Back on Hog Island, small, round, fuzzy visitors have been paying frequent visits to the grass around our bird feeders and attracting much love and attention from campers. These adorable creatures, known as eastern meadow voles, create tunnels through the grass and scurry back and forth nibbling on many species of grasses, sedges, flowers, and other species of plants. Campers during our Coastal Maine Bird Studies sessions excitedly gathered around to watch voles at all times of the day, especially during meals when one especially brave vole came out in plain sight and showed no fear of being surrounded by campers with cameras and phones. 

Please note: All birds are handled with proper training and permitting.

Salad Season in the Hog Island Kitchen

It’s been an especially warm June. To help campers beat the heat, we’ve been offering robust salads to accompany meals. Recent favorites, like the Cantaloupe, Tarragon and Pepita Salad found below, have incorporated fruits, seeds, cheeses, and herbs from our garden.
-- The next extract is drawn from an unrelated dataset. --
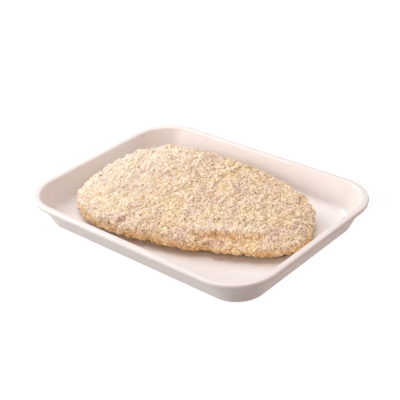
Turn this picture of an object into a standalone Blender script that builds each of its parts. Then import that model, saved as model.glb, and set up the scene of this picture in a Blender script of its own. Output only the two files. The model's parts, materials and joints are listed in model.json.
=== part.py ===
"""An uncooked breaded schnitzel lying in its white moulded tray.

Two solids: the tray, one thin shell with a rolled-out lip, and the schnitzel, one flat
piece of meat in its crumb coat. X runs along the tray, Y across it and Z up. The origin
is the middle of the tray's base.
"""

import math

import bmesh
import bpy

MM = 0.001

# The tray. Insets are measured inwards from the lip's outer edge.
TRAY_LENGTH = 220 * MM
TRAY_WIDTH = 163 * MM
TRAY_HEIGHT = 23 * MM
CORNER_RADIUS = 34 * MM
LIP_THICKNESS = 3.4 * MM
LIP_EDGE_RADIUS = 1.65 * MM
LIP_OVERHANG = 4.2 * MM
BASE_INSET = 13.5 * MM
BASE_EDGE_RADIUS = 3 * MM
WALL_THICKNESS = 2.6 * MM
FLOOR_THICKNESS = 3 * MM
FLOOR_FILLET_RADIUS = 7 * MM
RIM_EDGE_RADIUS = 2.2 * MM
UNDER_LIP_RADIUS = 0.8 * MM
CORNER_STEPS = 10

# The schnitzel, in its own frame: its long way is turned a little from the tray's.
RESTING_GAP = 0.3 * MM
MEAT_CENTRE_X = 15 * MM
MEAT_CENTRE_Y = 14 * MM
MEAT_TURN = math.radians(7.5)
MEAT_HALF_LENGTH = 89.5 * MM
MEAT_HALF_WIDTH = 57 * MM
MEAT_SQUARENESS = 3.1
MEAT_THICKNESS = 22 * MM
THINNING_ALONG_X = 0.0155
WIDEST_HEIGHT = 0.42
TOP_ROUNDING = 2.8
UNDERSIDE_ROUNDING = 5.0
# How the outline leaves an even oval: lobes around it, size as a share, direction.
OUTLINE_LOBES = (
    (1, 0.263, math.radians(-159)),
    (2, 0.032, math.radians(-13)),
    (3, 0.022, math.radians(-18)),
    (4, 0.025, math.radians(-14.5)),
    (5, 0.018, math.radians(-3)),
)
# A fold along the front side: the top overhangs a groove that climbs towards the
# thin end, and the side bulges below it.
FOLD_DIRECTION = math.radians(-50)
FOLD_HALF_ANGLE = math.radians(32)
FOLD_HEIGHT = 15.2 * MM
FOLD_CLIMB = 4.5 * MM
FOLD_HALF_HEIGHT = 2.3 * MM
FOLD_DEPTH = 3.4 * MM
BULGE_BELOW_FOLD = 6.5 * MM
BULGE_HALF_HEIGHT = 4 * MM
BULGE_DEPTH = 1.1 * MM
# Shallow hollows pressed into the top: place, half sizes, turn and depth.
HOLLOWS = (
    (13 * MM, 2 * MM, 24 * MM, 11 * MM, math.radians(35), 1.1 * MM),
    (-17 * MM, -43 * MM, 15 * MM, 6 * MM, math.radians(73), 1.4 * MM),
    (-52 * MM, 22 * MM, 22 * MM, 14 * MM, math.radians(75), 0.8 * MM),
    (50 * MM, 34 * MM, 20 * MM, 9 * MM, math.radians(-30), 0.7 * MM),
)
# Slow unevenness of the whole piece.
WAVE_LENGTH = 46 * MM
WAVE_HEIGHT = 0.5 * MM
AROUND_STEPS = 96
TOP_RINGS = 18
UNDERSIDE_RINGS = 11


def clear_scene():
    for thing in list(bpy.data.objects):
        bpy.data.objects.remove(thing, do_unlink=True)


def make_material(name, colour, roughness):
    material = bpy.data.materials.new(name)
    material.use_nodes = True
    shader = material.node_tree.nodes["Principled BSDF"]
    shader.inputs["Base Color"].default_value = (*colour, 1)
    shader.inputs["Roughness"].default_value = roughness
    shader.inputs["Metallic"].default_value = 0
    return material


def make_object(name, rings, first_cap, last_cap, material):
    """Skins a list of rings into one closed solid.

    A cap is None for a flat face over its end ring, or the point that the ring fans to.
    """
    mesh = bmesh.new()
    loops = [[mesh.verts.new(point) for point in ring] for ring in rings]
    for lower, upper in zip(loops, loops[1:]):
        for i, corner in enumerate(lower):
            j = (i + 1) % len(lower)
            mesh.faces.new((corner, lower[j], upper[j], upper[i]))
    for loop, cap in ((loops[0], first_cap), (loops[-1], last_cap)):
        if cap is None:
            mesh.faces.new(loop)
            continue
        pole = mesh.verts.new(cap)
        for i, corner in enumerate(loop):
            mesh.faces.new((corner, loop[(i + 1) % len(loop)], pole))
    bmesh.ops.recalc_face_normals(mesh, faces=mesh.faces)
    data = bpy.data.meshes.new(name)
    mesh.to_mesh(data)
    mesh.free()
    data.materials.append(material)
    data.shade_smooth()
    data.set_sharp_from_angle(angle=math.radians(50))
    thing = bpy.data.objects.new(name, data)
    bpy.context.collection.objects.link(thing)
    return thing


def rounded_path(corners):
    """Points along an open path whose inner corners are arcs.

    Each corner is (inset, height, radius, steps). The two ends only give directions.
    """
    points = []
    for before, corner, after in zip(corners, corners[1:], corners[2:]):
        x, z, radius, steps = corner
        to_before = math.atan2(before[1] - z, before[0] - x)
        to_after = math.atan2(after[1] - z, after[0] - x)
        opening = (to_after - to_before + math.pi) % (2 * math.pi) - math.pi
        bisector = to_before + opening / 2
        reach = radius / math.sin(abs(opening) / 2)
        centre_x = x + reach * math.cos(bisector)
        centre_z = z + reach * math.sin(bisector)
        sweep = (math.pi - abs(opening)) * (1 if opening < 0 else -1)
        middle = bisector + math.pi
        for step in range(steps + 1):
            angle = middle + sweep * (step / steps - 0.5)
            points.append(
                (centre_x + radius * math.cos(angle), centre_z + radius * math.sin(angle))
            )
    return points


def tray_ring(inset, height):
    """A rounded rectangle, with corner arcs that share their centres at every inset."""
    radius = CORNER_RADIUS - inset
    points = []
    for quarter, (side_x, side_y) in enumerate(((1, 1), (-1, 1), (-1, -1), (1, -1))):
        centre_x = side_x * (TRAY_LENGTH / 2 - CORNER_RADIUS)
        centre_y = side_y * (TRAY_WIDTH / 2 - CORNER_RADIUS)
        for step in range(CORNER_STEPS + 1):
            angle = (quarter + step / CORNER_STEPS) * math.pi / 2
            x = centre_x + radius * math.cos(angle)
            y = centre_y + radius * math.sin(angle)
            points.append((x, y, height))
    return points


def build_tray():
    """One shell of even thickness: flat floor, sloping walls and a rounded lip."""
    under_lip = TRAY_HEIGHT - LIP_THICKNESS
    slope = (BASE_INSET - LIP_OVERHANG) / under_lip
    wall_across = WALL_THICKNESS * math.hypot(1, slope)
    inner_inset_at_zero = BASE_INSET + wall_across
    rim_inset = inner_inset_at_zero - slope * TRAY_HEIGHT
    floor_inset = inner_inset_at_zero - slope * FLOOR_THICKNESS
    middle = TRAY_WIDTH / 4
    profile = rounded_path(
        (
            (middle, 0, 0, 0),
            (BASE_INSET, 0, BASE_EDGE_RADIUS, 4),
            (LIP_OVERHANG, under_lip, UNDER_LIP_RADIUS, 2),
            (0, under_lip, LIP_EDGE_RADIUS, 4),
            (0, TRAY_HEIGHT, LIP_EDGE_RADIUS, 4),
            (rim_inset, TRAY_HEIGHT, RIM_EDGE_RADIUS, 4),
            (floor_inset, FLOOR_THICKNESS, FLOOR_FILLET_RADIUS, 6),
            (middle, FLOOR_THICKNESS, 0, 0),
        )
    )
    rings = [tray_ring(inset, height) for inset, height in profile]
    white = make_material("tray_plastic", (0.86, 0.83, 0.82), 0.35)
    return make_object("tray", rings, None, None, white)


def outline_radius(angle):
    """How far the schnitzel reaches from its middle, at its widest height."""
    long_way = abs(math.cos(angle)) / MEAT_HALF_LENGTH
    short_way = abs(math.sin(angle)) / MEAT_HALF_WIDTH
    oval = (long_way**MEAT_SQUARENESS + short_way**MEAT_SQUARENESS) ** (-1 / MEAT_SQUARENESS)
    lobes = sum(
        size * math.cos(count * (angle - direction))
        for count, size, direction in OUTLINE_LOBES
    )
    return oval * (1 + lobes)


def hollow_depth(x, y):
    """How much the hollows and the slow waves lower the top at a place in the tray."""
    depth = WAVE_HEIGHT * math.sin(2 * math.pi * x / WAVE_LENGTH)
    depth *= math.cos(2 * math.pi * (y + 0.4 * x) / WAVE_LENGTH)
    for centre_x, centre_y, half_long, half_wide, turn, most in HOLLOWS:
        away_x = x - centre_x
        away_y = y - centre_y
        along = away_x * math.cos(turn) + away_y * math.sin(turn)
        across = away_y * math.cos(turn) - away_x * math.sin(turn)
        depth += most * math.exp(-((along / half_long) ** 2) - (across / half_wide) ** 2)
    return depth


def fold_depth(angle, height):
    """How far the front fold goes in, at a direction and a height above the underside."""
    away = (angle - FOLD_DIRECTION + math.pi) % (2 * math.pi) - math.pi
    if abs(away) > FOLD_HALF_ANGLE:
        return 0
    above_groove = height - FOLD_HEIGHT - FOLD_CLIMB * away
    above_bulge = above_groove + BULGE_BELOW_FOLD
    groove = FOLD_DEPTH * math.exp(-((above_groove / FOLD_HALF_HEIGHT) ** 2))
    bulge = BULGE_DEPTH * math.exp(-((above_bulge / BULGE_HALF_HEIGHT) ** 2))
    return (groove - bulge) * math.cos(math.pi / 2 * away / FOLD_HALF_ANGLE) ** 2


def meat_point(angle, share, level):
    """A point of the skin.

    share is how far out it lies, from 0 in the middle to 1 at the outline. level is its
    height as a share of the local thickness.
    """
    outline = outline_radius(angle)
    own_x = share * outline * math.cos(angle)
    own_y = share * outline * math.sin(angle)
    thickness = MEAT_THICKNESS - THINNING_ALONG_X * own_x
    height = level * thickness
    inwards = fold_depth(angle, height) * share**4 / outline
    own_x *= 1 - inwards
    own_y *= 1 - inwards
    x = MEAT_CENTRE_X + own_x * math.cos(MEAT_TURN) - own_y * math.sin(MEAT_TURN)
    y = MEAT_CENTRE_Y + own_x * math.sin(MEAT_TURN) + own_y * math.cos(MEAT_TURN)
    on_top = max(0, (level - WIDEST_HEIGHT) / (1 - WIDEST_HEIGHT))
    z = FLOOR_THICKNESS + RESTING_GAP + height - on_top * hollow_depth(x, y)
    return x, y, z


def meat_ring(share, level):
    return [
        meat_point(2 * math.pi * step / AROUND_STEPS, share, level)
        for step in range(AROUND_STEPS)
    ]


def build_schnitzel():
    """One flat cutlet: a flat underside, a steep side and a slightly domed top."""
    rings = []
    for step in range(1, UNDERSIDE_RINGS):
        lean = math.pi / 2 * step / UNDERSIDE_RINGS
        share = math.sin(lean) ** (2 / UNDERSIDE_ROUNDING)
        rise = 1 - math.cos(lean) ** (2 / UNDERSIDE_ROUNDING)
        rings.append(meat_ring(share, WIDEST_HEIGHT * rise))
    for step in range(TOP_RINGS):
        lean = math.pi / 2 * (1 - step / TOP_RINGS)
        share = math.sin(lean) ** (2 / TOP_ROUNDING)
        rise = math.cos(lean) ** (2 / TOP_ROUNDING)
        rings.append(meat_ring(share, WIDEST_HEIGHT + (1 - WIDEST_HEIGHT) * rise))
    crumbs = make_material("crumb_coat", (0.80, 0.60, 0.38), 0.9)
    return make_object("schnitzel", rings, meat_point(0, 0, 0), meat_point(0, 0, 1), crumbs)


clear_scene()
build_tray()
build_schnitzel()
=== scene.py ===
import json
import math

import bmesh
import bpy
from mathutils import Matrix, Vector, noise

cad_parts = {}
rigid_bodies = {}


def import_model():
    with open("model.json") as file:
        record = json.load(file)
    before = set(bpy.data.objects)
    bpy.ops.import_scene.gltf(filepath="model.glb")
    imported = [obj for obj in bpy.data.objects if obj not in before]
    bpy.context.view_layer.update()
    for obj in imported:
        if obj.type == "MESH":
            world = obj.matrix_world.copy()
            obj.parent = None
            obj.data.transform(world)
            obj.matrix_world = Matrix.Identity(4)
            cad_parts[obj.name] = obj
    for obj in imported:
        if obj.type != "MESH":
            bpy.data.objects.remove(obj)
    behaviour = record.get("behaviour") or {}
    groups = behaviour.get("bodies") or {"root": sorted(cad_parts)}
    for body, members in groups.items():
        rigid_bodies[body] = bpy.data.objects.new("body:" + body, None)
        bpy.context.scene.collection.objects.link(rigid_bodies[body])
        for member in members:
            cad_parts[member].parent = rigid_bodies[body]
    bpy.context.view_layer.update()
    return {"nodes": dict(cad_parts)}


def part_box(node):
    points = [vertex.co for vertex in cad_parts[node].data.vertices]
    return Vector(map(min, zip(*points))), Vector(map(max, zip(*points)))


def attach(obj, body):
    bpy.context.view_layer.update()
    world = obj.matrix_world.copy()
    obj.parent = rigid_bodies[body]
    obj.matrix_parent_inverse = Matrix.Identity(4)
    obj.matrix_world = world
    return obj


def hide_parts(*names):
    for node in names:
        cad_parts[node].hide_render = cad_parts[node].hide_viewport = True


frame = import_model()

# ---------------------------------------------------------------------------
# Camera: a short telephoto lens that looks down on the tray from one corner,
# held a few degrees off level. Distances are in half tray lengths.
# ---------------------------------------------------------------------------
tray_low, tray_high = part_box("tray")
half_length = (tray_high.x - tray_low.x) / 2
azimuth = math.radians(43.4)
elevation = math.radians(29.7)
tilt = math.radians(-4.2)
distance = 6.90 * half_length
target = Vector((-0.178 * half_length, 0.2115 * half_length, 0))

backwards = Vector(
    (
        math.sin(azimuth) * math.cos(elevation),
        -math.cos(azimuth) * math.cos(elevation),
        math.sin(elevation),
    )
)
level = Vector((math.cos(azimuth), math.sin(azimuth), 0))
upwards = backwards.cross(level)
right = level * math.cos(tilt) + upwards * math.sin(tilt)
up = upwards * math.cos(tilt) - level * math.sin(tilt)
turn = Matrix((right, up, backwards)).transposed().to_4x4()
bpy.ops.object.camera_add()
camera = bpy.context.object
camera.name = "camera"
camera.matrix_world = Matrix.Translation(target + backwards * distance) @ turn
camera.data.sensor_width = 36
camera.data.lens = 89.3
camera.data.clip_start = 0.01
bpy.context.scene.camera = camera
bpy.context.scene.view_settings.view_transform = "Standard"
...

We hope you enjoy this taste of Hog Island!

Cantaloupe, Tarragon & Pepita Salad


  • 1 cantaloupe
  • 1 bunch tarragon
  • 8 ounces salty cheese (we used Balfour Farms Gouda), diced
  • 1 cup pepitas
  • 1 box baby greens
  • 1 shallot, diced
  • balsamic vinaigrette

Optional Add Ins: prosciutto, croutons, cherry tomatoes, grilled chicken


  • Cut a cantaloupe in half. Scoop out the seeds. Place the cantaloupe flat side down and cut the rind off. Cut into bite-sized cubes
  • Pick tarragon leaves off the stem
  • Toss the cantaloupe, tarragon, cheese, pepitas, greens, and shallots together
  • Drizzle vinaigrette over salad and serve!

This salad comes together easily and the tarragon is an unexpected delight. The salad can be prepared up to a day in advance (dress just before serving).